The D’Ieteren company was sold to Volkswagen in 1970 and currently imports and distributes several makes of the Volkswagen Group in Belgium.

1986 GS Chic

GS Chic (c) PT Alun

When cars have run their course in the Western World, some enjoy a second, or extended life elsewhere. The Citroën GS as built and sold in Indonesia is an example. The GS Chic was offered there in 1986 and 1987, two years after the last GSA was sold in Europe.

In France, Citroën introduced the GSA Chic as a special edition in 1985 in an effort to counter falling sales after the introduction of the BX. In all 1200 GSA Chics were made. With their GS Chic, Citroën Indonesia produced a peculiar hybrid – from the front it looks just like the regular GSA, but when we walk around to the rear there is no hatchback. In fact the rear is identical to the old GS with the exception of a GSA rear bumper. If the brochure is to be believed the interior of the GS Chic was the modernised GSA version with the unique to Citroën Lanules by the steering wheel.

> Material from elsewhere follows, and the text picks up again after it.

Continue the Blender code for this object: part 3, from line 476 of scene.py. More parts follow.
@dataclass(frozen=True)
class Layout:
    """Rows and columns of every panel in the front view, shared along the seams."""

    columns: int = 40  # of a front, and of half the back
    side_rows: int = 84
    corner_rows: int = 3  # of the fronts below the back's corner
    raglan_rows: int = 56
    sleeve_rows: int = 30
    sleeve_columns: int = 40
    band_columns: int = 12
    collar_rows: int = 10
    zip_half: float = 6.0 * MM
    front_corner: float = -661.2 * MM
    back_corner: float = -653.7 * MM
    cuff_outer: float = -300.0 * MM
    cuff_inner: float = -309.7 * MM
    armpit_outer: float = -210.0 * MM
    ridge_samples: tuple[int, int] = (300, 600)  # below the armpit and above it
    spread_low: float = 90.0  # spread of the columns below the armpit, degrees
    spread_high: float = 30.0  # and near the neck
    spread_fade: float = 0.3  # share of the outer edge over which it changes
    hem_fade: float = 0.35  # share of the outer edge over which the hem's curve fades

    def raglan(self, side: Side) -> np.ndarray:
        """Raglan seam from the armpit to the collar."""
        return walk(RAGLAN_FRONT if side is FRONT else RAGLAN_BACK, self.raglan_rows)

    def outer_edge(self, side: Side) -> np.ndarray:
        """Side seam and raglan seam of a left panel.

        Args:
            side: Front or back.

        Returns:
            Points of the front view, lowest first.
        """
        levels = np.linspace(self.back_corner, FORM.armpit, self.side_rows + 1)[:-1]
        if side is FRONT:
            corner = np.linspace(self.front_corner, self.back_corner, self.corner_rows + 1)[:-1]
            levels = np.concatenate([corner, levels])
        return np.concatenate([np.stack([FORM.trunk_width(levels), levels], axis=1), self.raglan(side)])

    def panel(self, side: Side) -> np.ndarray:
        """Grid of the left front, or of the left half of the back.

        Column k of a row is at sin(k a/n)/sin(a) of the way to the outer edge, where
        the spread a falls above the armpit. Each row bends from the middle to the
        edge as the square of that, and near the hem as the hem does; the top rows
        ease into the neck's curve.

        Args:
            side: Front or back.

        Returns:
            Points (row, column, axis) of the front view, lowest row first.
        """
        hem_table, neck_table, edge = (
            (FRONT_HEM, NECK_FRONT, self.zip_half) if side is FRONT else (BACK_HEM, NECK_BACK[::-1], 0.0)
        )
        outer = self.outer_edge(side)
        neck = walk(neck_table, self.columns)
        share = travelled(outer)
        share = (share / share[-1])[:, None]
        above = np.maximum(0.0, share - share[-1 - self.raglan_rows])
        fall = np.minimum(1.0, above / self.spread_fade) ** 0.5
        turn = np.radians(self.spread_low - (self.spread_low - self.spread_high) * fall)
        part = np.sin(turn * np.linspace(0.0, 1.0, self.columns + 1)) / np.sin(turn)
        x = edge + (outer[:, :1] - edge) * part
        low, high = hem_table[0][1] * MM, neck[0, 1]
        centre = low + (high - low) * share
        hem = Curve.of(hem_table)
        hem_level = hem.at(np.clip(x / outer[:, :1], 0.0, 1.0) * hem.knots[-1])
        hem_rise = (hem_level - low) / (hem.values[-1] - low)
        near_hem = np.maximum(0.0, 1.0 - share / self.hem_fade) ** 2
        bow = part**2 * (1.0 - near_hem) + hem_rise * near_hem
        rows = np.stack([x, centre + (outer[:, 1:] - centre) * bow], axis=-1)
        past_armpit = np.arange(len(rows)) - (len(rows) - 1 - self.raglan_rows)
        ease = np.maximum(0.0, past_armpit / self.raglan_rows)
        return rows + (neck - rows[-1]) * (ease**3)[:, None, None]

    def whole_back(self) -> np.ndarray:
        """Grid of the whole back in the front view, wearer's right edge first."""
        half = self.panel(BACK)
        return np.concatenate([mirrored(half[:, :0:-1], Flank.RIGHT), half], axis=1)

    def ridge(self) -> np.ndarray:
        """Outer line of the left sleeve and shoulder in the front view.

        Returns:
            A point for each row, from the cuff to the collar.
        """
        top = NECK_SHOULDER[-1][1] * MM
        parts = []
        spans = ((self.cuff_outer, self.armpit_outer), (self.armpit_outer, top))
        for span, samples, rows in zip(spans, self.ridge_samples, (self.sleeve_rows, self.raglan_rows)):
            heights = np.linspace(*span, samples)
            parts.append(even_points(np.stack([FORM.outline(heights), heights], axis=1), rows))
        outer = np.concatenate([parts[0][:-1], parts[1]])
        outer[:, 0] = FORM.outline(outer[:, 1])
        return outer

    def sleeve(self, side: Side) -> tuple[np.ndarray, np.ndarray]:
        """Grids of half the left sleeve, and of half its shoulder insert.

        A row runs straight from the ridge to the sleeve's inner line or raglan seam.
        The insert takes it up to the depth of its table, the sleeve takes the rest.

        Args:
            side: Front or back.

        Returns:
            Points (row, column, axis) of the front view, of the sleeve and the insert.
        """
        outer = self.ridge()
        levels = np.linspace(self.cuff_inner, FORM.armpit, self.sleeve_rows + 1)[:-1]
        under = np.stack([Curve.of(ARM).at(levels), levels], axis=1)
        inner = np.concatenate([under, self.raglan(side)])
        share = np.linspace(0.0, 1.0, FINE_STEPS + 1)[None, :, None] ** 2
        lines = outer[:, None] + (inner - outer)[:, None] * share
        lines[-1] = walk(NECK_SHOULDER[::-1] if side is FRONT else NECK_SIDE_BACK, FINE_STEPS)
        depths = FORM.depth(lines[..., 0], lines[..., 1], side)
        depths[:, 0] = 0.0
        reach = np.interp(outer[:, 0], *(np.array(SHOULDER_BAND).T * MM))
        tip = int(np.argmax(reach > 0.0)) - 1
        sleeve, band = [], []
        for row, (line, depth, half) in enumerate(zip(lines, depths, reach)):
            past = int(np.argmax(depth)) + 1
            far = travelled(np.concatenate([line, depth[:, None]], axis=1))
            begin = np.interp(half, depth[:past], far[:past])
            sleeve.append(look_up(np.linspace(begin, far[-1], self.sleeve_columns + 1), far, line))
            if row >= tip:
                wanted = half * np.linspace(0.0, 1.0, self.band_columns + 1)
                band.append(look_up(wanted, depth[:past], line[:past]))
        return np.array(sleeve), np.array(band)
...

Why this unusual halfway house between GS and GSA? The answer probably lies in the fact that Citroën Indonesia did not receive (or did not see the need to purchase) the altered pressing dies for the GSA. By cleverly substituting as many new GSA parts as possible which fit the old GS body they were able to modernise the car by relatively simple means.

Author: brrrruno

Car brochure collector, Thai food lover, not a morning person before my first cup of coffee

8 thoughts on “Creativité, Rationalité, Pragmatisme”

  1. Good morning Robertas. That’s an eclectic collection you have brought us this morning! The word Élysée, for me at least, conjures up an image of a highly polished black DS Prestige carrying the French president sweeping into the eponymous palace past crowds of curious onlookers. For Citroën, however, it seems to mean something much more prosaic:

    The glamorous couple quaffing Champagne next to a gussied-up Ami is hilariously incongruous, while the Ami Coupé D’Ieteren looks to be pointing in two directions at the same time!

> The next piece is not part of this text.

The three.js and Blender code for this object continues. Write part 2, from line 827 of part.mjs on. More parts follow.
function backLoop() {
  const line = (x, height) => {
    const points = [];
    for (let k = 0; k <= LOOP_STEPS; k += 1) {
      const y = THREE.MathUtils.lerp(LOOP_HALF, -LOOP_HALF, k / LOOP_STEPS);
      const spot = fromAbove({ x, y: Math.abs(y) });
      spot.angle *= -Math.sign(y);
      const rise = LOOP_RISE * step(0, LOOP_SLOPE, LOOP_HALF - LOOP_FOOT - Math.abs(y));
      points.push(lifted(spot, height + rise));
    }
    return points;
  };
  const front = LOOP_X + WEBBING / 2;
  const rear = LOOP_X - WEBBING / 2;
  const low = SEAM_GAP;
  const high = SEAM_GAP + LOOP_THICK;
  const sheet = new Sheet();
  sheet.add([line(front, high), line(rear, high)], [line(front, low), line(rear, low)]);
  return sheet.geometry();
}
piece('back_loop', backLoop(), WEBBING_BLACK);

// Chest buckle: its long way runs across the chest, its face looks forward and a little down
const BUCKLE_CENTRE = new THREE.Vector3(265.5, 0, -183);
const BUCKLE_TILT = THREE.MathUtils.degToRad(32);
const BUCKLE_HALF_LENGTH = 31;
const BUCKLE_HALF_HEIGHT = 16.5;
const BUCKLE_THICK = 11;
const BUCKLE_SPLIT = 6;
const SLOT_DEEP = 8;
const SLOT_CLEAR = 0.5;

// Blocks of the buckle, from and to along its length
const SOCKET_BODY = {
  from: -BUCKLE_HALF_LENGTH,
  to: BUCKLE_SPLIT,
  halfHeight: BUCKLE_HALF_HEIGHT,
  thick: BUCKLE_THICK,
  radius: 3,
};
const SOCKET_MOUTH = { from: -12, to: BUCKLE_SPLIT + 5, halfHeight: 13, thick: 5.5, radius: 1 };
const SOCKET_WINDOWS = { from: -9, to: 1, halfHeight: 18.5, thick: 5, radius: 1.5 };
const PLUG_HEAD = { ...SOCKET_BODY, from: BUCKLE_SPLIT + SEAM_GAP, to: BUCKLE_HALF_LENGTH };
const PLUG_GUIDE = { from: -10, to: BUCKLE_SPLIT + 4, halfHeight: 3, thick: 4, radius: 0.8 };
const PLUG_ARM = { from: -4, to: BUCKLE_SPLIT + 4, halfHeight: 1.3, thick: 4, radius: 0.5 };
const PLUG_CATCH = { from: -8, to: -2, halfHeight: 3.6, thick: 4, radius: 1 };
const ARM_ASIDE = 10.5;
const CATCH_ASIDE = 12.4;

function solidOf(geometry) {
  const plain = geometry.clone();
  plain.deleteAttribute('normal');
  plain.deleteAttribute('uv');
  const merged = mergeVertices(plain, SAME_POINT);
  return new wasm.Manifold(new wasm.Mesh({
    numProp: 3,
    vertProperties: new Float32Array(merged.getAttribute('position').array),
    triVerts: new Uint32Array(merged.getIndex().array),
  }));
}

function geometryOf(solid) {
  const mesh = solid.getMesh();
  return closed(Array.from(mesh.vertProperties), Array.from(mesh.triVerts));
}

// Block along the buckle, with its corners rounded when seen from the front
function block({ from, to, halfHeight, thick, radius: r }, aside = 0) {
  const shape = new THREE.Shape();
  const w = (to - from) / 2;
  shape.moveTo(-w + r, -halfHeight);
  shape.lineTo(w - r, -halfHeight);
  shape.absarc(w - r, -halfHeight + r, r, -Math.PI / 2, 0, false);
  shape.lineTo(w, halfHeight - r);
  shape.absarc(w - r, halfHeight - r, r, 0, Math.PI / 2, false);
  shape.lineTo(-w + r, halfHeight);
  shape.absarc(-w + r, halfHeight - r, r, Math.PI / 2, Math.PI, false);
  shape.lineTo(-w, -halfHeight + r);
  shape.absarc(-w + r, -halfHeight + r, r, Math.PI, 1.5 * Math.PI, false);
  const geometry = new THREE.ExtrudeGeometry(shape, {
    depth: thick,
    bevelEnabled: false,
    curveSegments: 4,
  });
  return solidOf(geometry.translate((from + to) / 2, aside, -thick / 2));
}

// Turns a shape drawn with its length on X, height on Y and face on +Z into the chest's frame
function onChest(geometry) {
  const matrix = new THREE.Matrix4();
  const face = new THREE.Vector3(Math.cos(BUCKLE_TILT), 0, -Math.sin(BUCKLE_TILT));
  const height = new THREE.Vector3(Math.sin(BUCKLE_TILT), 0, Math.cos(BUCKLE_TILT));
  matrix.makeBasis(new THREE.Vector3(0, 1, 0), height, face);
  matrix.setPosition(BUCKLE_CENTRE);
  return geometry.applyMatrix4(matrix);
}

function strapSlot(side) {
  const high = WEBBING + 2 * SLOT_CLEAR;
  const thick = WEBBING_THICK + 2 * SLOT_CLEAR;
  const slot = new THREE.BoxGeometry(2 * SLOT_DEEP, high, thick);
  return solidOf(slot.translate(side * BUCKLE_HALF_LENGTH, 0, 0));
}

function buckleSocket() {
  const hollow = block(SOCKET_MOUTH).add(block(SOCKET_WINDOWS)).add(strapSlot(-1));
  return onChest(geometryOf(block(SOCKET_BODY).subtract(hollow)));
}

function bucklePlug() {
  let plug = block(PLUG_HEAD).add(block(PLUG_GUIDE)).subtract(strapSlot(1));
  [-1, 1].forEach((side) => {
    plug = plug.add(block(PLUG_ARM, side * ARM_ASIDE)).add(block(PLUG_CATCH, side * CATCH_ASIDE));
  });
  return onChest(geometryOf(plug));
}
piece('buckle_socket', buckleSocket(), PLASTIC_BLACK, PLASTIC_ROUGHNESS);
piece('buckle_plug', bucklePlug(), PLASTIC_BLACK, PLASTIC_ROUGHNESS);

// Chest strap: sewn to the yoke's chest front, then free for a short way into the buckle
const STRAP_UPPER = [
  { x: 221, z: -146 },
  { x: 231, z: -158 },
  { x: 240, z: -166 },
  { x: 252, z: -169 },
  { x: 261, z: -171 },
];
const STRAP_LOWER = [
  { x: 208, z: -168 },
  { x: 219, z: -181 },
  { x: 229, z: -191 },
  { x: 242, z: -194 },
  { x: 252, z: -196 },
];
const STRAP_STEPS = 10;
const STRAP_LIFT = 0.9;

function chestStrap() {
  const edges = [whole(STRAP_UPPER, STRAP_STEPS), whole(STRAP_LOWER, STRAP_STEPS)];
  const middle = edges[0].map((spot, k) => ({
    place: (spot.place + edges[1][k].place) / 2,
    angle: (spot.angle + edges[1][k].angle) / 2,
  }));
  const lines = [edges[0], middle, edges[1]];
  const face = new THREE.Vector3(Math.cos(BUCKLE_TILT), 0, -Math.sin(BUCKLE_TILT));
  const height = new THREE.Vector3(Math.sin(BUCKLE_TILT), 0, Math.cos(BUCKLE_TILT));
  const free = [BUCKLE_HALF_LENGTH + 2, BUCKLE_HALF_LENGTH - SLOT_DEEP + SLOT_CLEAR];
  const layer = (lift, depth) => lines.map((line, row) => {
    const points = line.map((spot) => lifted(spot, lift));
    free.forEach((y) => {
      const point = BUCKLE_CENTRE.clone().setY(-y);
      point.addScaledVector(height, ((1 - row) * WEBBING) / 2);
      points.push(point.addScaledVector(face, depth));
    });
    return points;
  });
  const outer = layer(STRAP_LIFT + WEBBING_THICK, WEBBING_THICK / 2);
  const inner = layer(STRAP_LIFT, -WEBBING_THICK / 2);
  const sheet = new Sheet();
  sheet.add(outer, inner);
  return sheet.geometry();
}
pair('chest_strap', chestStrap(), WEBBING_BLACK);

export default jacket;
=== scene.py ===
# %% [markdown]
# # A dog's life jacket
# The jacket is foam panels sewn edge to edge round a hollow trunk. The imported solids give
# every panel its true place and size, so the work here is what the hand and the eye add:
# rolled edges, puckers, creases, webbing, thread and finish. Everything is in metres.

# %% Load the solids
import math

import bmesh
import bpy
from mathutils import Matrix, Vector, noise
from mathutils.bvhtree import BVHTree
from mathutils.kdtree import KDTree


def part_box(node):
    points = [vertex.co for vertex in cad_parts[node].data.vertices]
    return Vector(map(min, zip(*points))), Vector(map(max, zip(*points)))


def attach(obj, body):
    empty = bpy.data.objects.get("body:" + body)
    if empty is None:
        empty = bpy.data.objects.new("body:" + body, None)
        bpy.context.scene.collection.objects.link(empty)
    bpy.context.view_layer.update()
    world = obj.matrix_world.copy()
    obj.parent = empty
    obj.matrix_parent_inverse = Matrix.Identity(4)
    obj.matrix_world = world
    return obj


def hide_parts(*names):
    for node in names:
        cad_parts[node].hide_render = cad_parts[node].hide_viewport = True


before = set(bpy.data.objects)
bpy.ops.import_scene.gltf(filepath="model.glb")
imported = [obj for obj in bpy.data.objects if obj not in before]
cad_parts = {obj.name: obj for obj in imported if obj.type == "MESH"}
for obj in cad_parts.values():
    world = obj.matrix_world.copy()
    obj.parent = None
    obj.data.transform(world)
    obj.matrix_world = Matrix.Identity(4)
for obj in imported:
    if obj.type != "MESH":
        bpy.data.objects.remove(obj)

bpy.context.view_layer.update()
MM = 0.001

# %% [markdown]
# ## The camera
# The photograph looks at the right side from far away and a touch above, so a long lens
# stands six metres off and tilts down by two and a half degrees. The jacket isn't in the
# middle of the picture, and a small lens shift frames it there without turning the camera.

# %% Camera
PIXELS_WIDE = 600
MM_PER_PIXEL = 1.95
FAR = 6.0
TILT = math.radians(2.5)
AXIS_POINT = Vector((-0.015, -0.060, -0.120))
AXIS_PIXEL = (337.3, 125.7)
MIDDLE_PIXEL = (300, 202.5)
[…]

    Bertone was onto something with the BX coupé, which is rather more convincing than Citroën’s effort. Shame it didn’t make even limited production.

  2. Daniel. I can’t claim any credit here — many thanks are due to Bruno for another interesting collection.

    The Indonesian GS has been a subject of fascination for me since I first became aware of them, possibly through Citroënet. Making such a complex and unconventional car in small numbers with labour-intensive facilities in an “emerging economy” nation seems to defy the principles of hand-me-down manufacturing.

    Things like Fiat 124s, Morris Oxfords, and Hillman Hunter make perfect sense, indeed all of these were devised with “world car” potential, but the GS with its complex flat-four engine and hydropneumatics suspension goes against conventional wisdom.

    I’m wondering how much local content there was, and how parts supply was sustained until 1994, eight years after French production ended.

    1. Bruno and Robertas, my apologies to you both! It was early (for me, at least) and the caffeine hadn’t kicked in. Stupidly, I knew it was Bruno’s piece but still managed to type the incorrect name.

  3. The BX coupe looks as if it had some role in the gestation of the XM. In the title image you can see the XM´s pointy nose and the little quarter light behind the A-pillar. On the inside I see something reminiscent of the 780 ES interior.

  4. The Bertone BX Coupé proposal is a fascinating thing, with clear pointers to both the XM and (at the rear) the 3-door C4 of the early 2000s.

    Is it rude to say I am glad the in-house BX Coupé didn’t make it to production?

    1. The labelling on the images could be clearer, chaps. I now understand the side profile (second image block) to be the Citroen in-house BX coupe while the little studio image with the human figure (paired with the brown interior) is Bertone´s effort. We see in the pair of cars two common failings, one each. One is the coupe variant where the new work does not gel with the old. Citroen´s car is the front of the standard BX glued to the back of another car. The tailgate and rear lamp area is a mess, a separate matter. This is reminiscent of the Ford Focus CC which is a collage of carry-over and new elements (I like it anyway). The second failing is that the Bertone coupe is not very much like other Citroens of the time, and as such makes the usual carrozeria error of moving too far ahead of the current ranges. Both mistakes have in common a failure to capture the essential style needed either to apply it all over a new proposal or to apply it at all. The Bertone proposal could be plausibly for some other brand (take your pick) because Bertone was often rubbish at identifying the essence of other brands. What they did for Citroen was always given a Citroen brush-up. The Astra coupe of 2000 was an exception.

      The XM´s a lovely car but the nose cone shutline is problematic; it cuts across the feature lines running along the body side. I see the Bertone coupe above also has a nose cone (bigger than the XM) and it does the same thing. I don´t think the nose cone principle works without removing any line crossing from fore to aft. The Xantia does not have a nose cone and probably for this reason. Citroen saw the principle did not work and dodged it when given the chance.

  5. It’s interesting that, before the hammer finally fell, with the XM adopting that genius front door innovation, Bertone apparently “offered” it also
    on the prototype for a 3dr. Favorit, which was a properly good one.

  6. ‘Big Car’ has had a gentle canter through the BX story. It’s well done, I’d say, as it shows concepts and models that are new to me. For some reason, the video is divided up in to three sections. I’d just ignore the very short breaks.